The Israeli airstrike on Doha has shattered a longstanding diplomatic firewall. By hitting a residential complex owned by the Qatari government, Israel directly struck a Gulf Cooperation Council member for the first time. The fallout is already reshaping the region.
Qatar called it an act of state terrorism. That label carries weight. Doha hosts the political offices of Hamas, a setup tolerated for years by the United States and Israel as a channel for negotiations. That channel is now radioactive. Any future talks involving Qatari mediation — on hostage releases, on ceasefire terms, on Gaza reconstruction — will start under the shadow of this strike. Trust is gone.
The timing is brutal. Hamas leaders were meeting to discuss a U.S.-backed ceasefire proposal. The intended targets were four senior figures: Khalil al-Hayya, Zaher Jabarin, Muhammad Ismail Darwish, and Khaled Mashal. These men were the negotiators. Israel tried to kill them at the negotiating table. The message is unmistakable: there is no safe space for diplomacy.
Israel’s own security establishment assessed the strike failed. The targets survived. But failure in assassination does not mean failure in effect. The attack has already achieved one thing: it has isolated Israel further inside the Gulf. The United Nations Security Council condemned the action. That is a formal, public rebuke. It signals that even allies are uncomfortable.
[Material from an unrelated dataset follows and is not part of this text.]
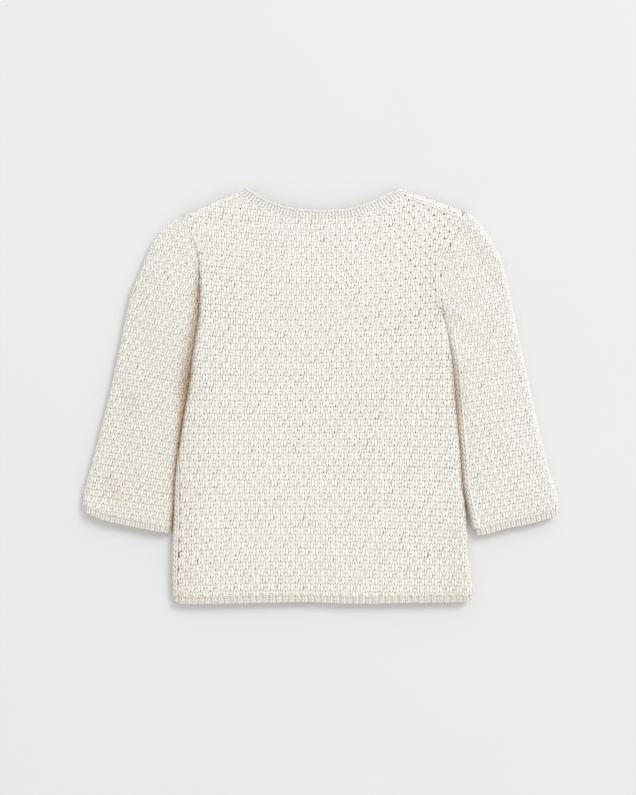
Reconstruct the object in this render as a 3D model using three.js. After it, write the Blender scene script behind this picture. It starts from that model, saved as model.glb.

Inside Israel, politicians celebrated. The government framed the strike as a response to the Ramot Junction shooting the day before. That domestic audience may cheer. But the strategic cost is steep. Israel has now bombed a sovereign capital of a country that was not at war with it. Qatar is not Gaza. It is not Lebanon. It is a wealthy state with global gas reserves and significant diplomatic sway. Retaliation may not come from the military. It may come from courtrooms, from energy markets, from the halls of the International Criminal Court.
For Hamas, the attack confirms what it has long argued: Israel will hit you anywhere. That argument strengthens hardliners. If negotiators can be bombed in Doha, why negotiate at all? The ceasefire proposal that was on the table is now likely dead. Prisoner-hostage exchange talks are frozen. The war in Gaza continues.
For the United States, the situation is a nightmare. Washington presented the ceasefire plan. One of its key mediators — Qatar — was just bombed by its key ally — Israel. The U.S. now has to choose: condemn the strike and lose leverage with Israel, or defend it and lose credibility with every Arab capital. There is no clean option.
Civilian casualties were reported. Qatari security forces were killed or injured. The residential complex was not a military base. It was a government-owned building in a dense city. The strike broke a taboo. Gulf states have long believed their soil was off-limits in the Israeli-Palestinian conflict. That assumption is now gone.
Watch what happens next in the Security Council. Watch whether Qatar expels the Hamas political office. Watch whether other Gulf states downgrade their ties with Israel. Watch whether the ceasefire proposal is quietly buried. The airstrike on Doha did not kill its intended targets. But it may have killed the only diplomatic path left.